**EXERCISE PROMPT**
Output the lines below exactly, please, from the first line until the line with "return body", counting both.

**GIVEN INFORMATION**

-------

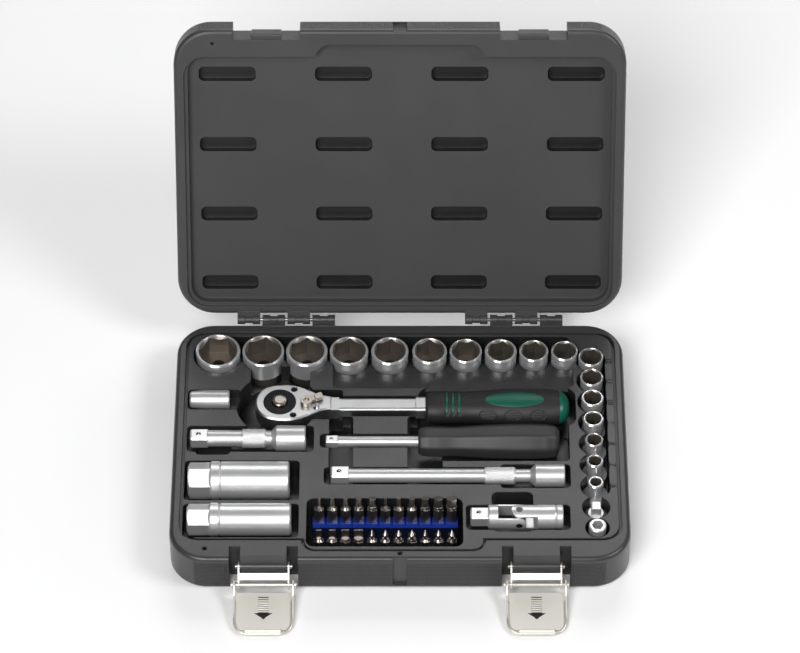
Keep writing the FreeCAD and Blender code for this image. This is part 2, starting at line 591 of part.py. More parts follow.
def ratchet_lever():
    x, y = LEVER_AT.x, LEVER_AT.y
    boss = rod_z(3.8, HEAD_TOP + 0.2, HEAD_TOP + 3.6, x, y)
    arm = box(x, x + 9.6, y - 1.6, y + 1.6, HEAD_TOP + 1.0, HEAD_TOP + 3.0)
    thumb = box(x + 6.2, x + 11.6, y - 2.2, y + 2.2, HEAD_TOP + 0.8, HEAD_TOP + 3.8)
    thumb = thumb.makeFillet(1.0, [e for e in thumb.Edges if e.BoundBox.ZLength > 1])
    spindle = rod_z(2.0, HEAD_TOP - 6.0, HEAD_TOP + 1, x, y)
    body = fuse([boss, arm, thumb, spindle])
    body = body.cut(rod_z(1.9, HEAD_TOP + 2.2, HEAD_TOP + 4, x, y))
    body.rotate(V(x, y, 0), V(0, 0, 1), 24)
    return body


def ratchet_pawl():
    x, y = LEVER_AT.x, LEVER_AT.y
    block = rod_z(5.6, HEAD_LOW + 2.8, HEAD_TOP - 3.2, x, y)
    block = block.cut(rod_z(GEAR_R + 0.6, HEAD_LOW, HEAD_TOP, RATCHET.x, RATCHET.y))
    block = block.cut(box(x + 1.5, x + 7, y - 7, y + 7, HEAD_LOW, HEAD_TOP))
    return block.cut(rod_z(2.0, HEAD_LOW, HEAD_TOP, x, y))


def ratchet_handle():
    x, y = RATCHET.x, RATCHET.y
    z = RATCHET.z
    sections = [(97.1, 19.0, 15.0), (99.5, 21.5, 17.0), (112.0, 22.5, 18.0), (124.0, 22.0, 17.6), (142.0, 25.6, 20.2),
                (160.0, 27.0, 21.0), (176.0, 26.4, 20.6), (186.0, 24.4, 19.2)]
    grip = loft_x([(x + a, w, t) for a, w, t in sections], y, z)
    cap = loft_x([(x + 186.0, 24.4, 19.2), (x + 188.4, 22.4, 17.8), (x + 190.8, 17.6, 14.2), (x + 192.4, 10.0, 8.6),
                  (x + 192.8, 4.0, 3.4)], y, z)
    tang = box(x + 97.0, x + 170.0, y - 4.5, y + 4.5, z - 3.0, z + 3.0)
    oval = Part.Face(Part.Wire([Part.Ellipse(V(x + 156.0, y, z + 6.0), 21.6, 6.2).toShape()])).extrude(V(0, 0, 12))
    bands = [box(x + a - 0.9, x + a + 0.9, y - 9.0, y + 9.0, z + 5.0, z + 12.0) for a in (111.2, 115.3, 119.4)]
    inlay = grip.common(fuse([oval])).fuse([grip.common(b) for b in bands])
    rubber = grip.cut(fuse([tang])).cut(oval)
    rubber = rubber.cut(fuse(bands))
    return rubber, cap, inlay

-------

**THE RESPONSE**
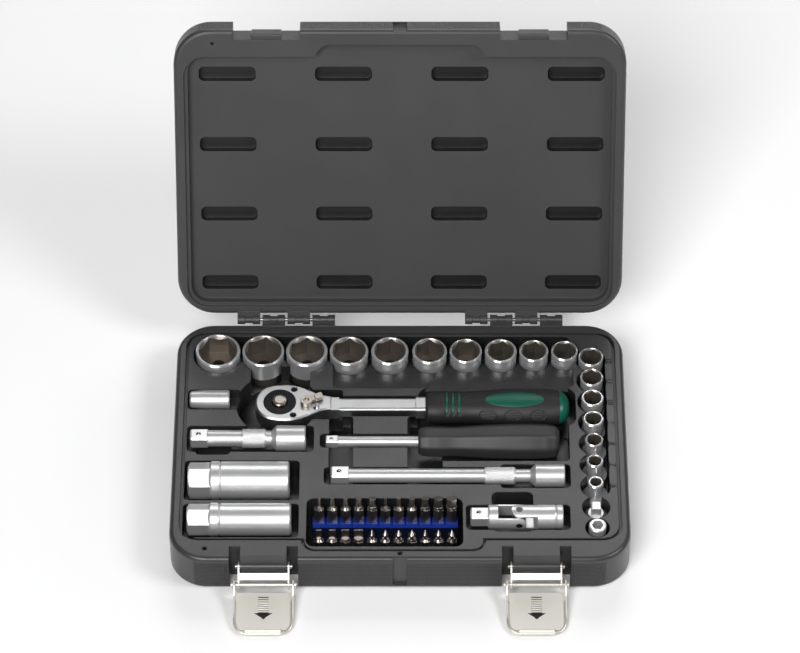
Keep writing the FreeCAD and Blender code for this image. This is part 2, starting at line 591 of part.py. More parts follow.
def ratchet_lever():
    x, y = LEVER_AT.x, LEVER_AT.y
    boss = rod_z(3.8, HEAD_TOP + 0.2, HEAD_TOP + 3.6, x, y)
    arm = box(x, x + 9.6, y - 1.6, y + 1.6, HEAD_TOP + 1.0, HEAD_TOP + 3.0)
    thumb = box(x + 6.2, x + 11.6, y - 2.2, y + 2.2, HEAD_TOP + 0.8, HEAD_TOP + 3.8)
    thumb = thumb.makeFillet(1.0, [e for e in thumb.Edges if e.BoundBox.ZLength > 1])
    spindle = rod_z(2.0, HEAD_TOP - 6.0, HEAD_TOP + 1, x, y)
    body = fuse([boss, arm, thumb, spindle])
    body = body.cut(rod_z(1.9, HEAD_TOP + 2.2, HEAD_TOP + 4, x, y))
    body.rotate(V(x, y, 0), V(0, 0, 1), 24)
    return body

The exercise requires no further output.